Lepsch was convicted of killing 2 people during an armed robbery. He raised several juror bias claims. One was that 13 of the State’s 31 witnesses were law enforcement officials, and 2 prospective jurors checked a questionnaire box indicating that they thought police officers were more credible than other witnesses, but nobody asked them about their belief. SCOW found them not biased because elsewhere on their 11-page juror questionnaire they both indicated there was no reason they could not be impartial in this case. In addition, they were present during the questioning of jurors as a group where it was made clear that bias in favor of law enforcement would be inappropriate. Id. ¶¶28-30.
Administration of oath. The clerk of court administered the oath to prospective jurors outside of Lepsch’s presence. Lepsch argued that this deprived him of his right to be present during voir dire and violated §805.08(1) which requires the court (not the clerk) to examine prospective jurors on oath. SCOW held that administration of the oath is part of voir dire and under §756.0001(5) the court could delegate this task to the clerk. Indeed, if SCOW accepted Lepsch’s argument, circuit court clerks would be unable to carry out a long list of statutorily-prescribed tasks for managing propsective jurors. Id. ¶43 (see tasks cited therein).
In an On Point guest post Judge Sankovitz lamented the fact that SCOW had not seized the opportunity presented by State v. Funk to clarify the law governing voir dire. The majority opinion marks another missed opportunity. The Eastern District of Wisconsin granted habeas relief to a defendant convicted in a Wisconsin circuit court specifically because the court did not comply with the 7th Circuit’s “unequivocal assurance of impartiality” test. See Oswald v. Bertrand, 249 F. Supp. 2d 1078 (E.D. Wis. 2003), aff’d, 374 F.3d 475 (2004), Thompson, Allen, and Marshall v. City of Chicago, 762 F.3d 573 (7th Cir. 2014). The majority opinion does not acknowledge any of these cases even though the parties and the amicus briefed them.

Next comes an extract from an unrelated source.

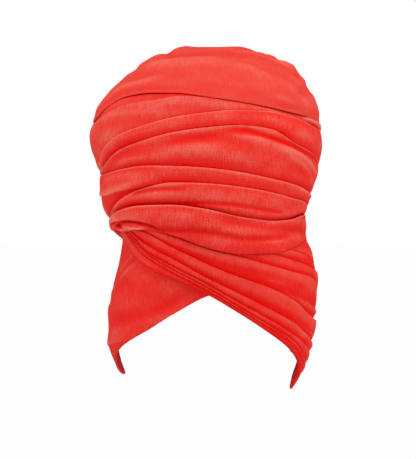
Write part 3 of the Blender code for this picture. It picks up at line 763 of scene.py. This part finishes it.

Justice Abrahamson, on the other hand, admits that some Wisconsin cases seem to contradict the 7th Circuit’s interpretation of Yount. See e.g. Faucher (“a prospective juror need not unambiguously state his or her ability to set aside bias”) and Erickson (“a prospective juror need not respond to voir dire questions with unequivocal declarations of impartiality.”); Ferron (“a juror’s final word of ‘probably’ is insufficient.”) Like the majority, she argues that the 7th Circuit’s interpretation is inconsistent with Yount and other federal circuits. Concurrence at ¶¶67-78. She sets out 6 bullet points to show how Wisconsin law may be harmonized with both SCOTUS and 7th Circuit precedent. Attorneys working on this issue should be sure to read them. Concurrence at ¶89. Despite her efforts, Oswald and 7th Circuit cases above provide Lepsch ammunition for a federal habeas petition.